Да, Норейка работал во имя Литвы. В этом нельзя сомневаться. Он, как и его руководитель, лидер LAF (Фронта активистов Литвы) Казис Шкирпа, искренне считал, что для Литвы будет лучше, когда в ней не останется евреев. Однако немцы велели разобраться не только с евреями. Нет, их аппетиты были больше. Когда после полутора лет работы Йонаса Норейки, в феврале 1943 года литовской администрации было велено мобилизовать 30 000 мужчин в подразделения СС – а вот тут уже нет! Литва запротестовала. Йонас Норейка, смелый мужчина и патриот Литвы, как и многие другие его коллеги, отказался проводить мобилизацию. И мобилизация провалилась, потому что без помощи литовской администрации и полиции нацисты ничего сделать не могли: в Литве у них было всего-то несколько сотен своих людей, своих полицаев. Нацисты могли только попугать: выслать протестующих в Штуттгоф. Правда, немалая часть этих протестующих – бывшие лояльные сотрудники, исполнители геноцида евреев. Правда, Йонас Норейка получил в Штуттгофе свой статус почетного заключенного – немцы все же учли всю его деятельность в 1941-1942 годах
Знаешь ли ты, убитый литовский еврей, что в Литве всего несколько памятников виновникам убийств: кроме мемориальной доски Йонасу Норейке и названной его именем школы, все еще стоит памятник еврееубийце Йонасу Крикштапонису, его именем названа площадь, все еще стоит памятник руководившему убийствами в Каунасском VII форте Юозасу Барзде.
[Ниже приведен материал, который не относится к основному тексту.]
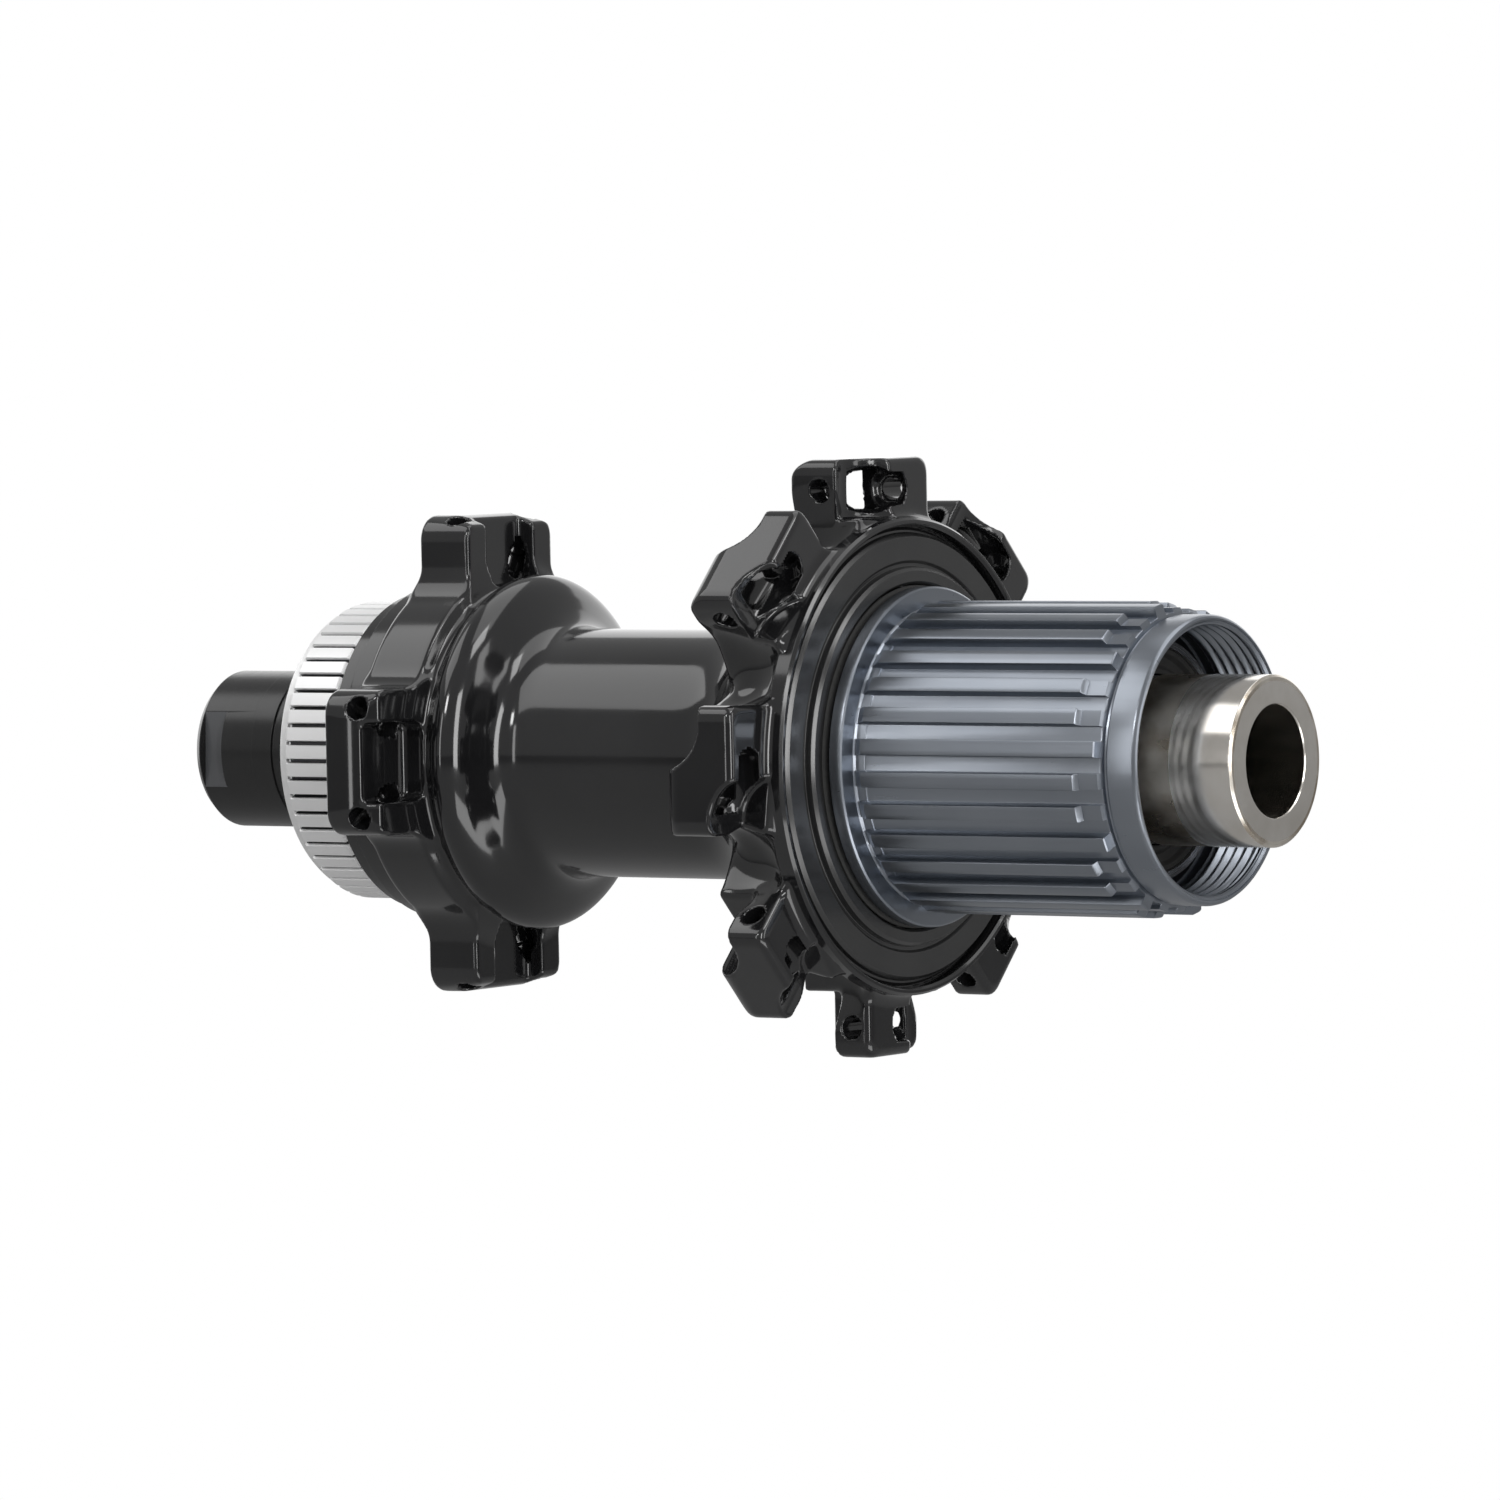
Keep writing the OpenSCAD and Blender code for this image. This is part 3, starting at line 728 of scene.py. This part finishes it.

В Вильнюсе, рядом с горой Гядиминаса все еще существует аллея большого друга нацистов и врага евреев Казиса Шкирпы. Ты, расстрелянный литовский еврей, лежащий в одной яме с тысячей других евреев, подожди еще немного. Еще не пришло время нам, литовцам, сносить памятники и срывать мемориальные доски. Всего только 75 лет прошло после твоей гибели. Подожди еще лет двадцать. Крепко держи в своих объятиях кости своего ребенка. Ведь тебе повезло: ты не видел, как он умирал. Мы, литовцы, не звери.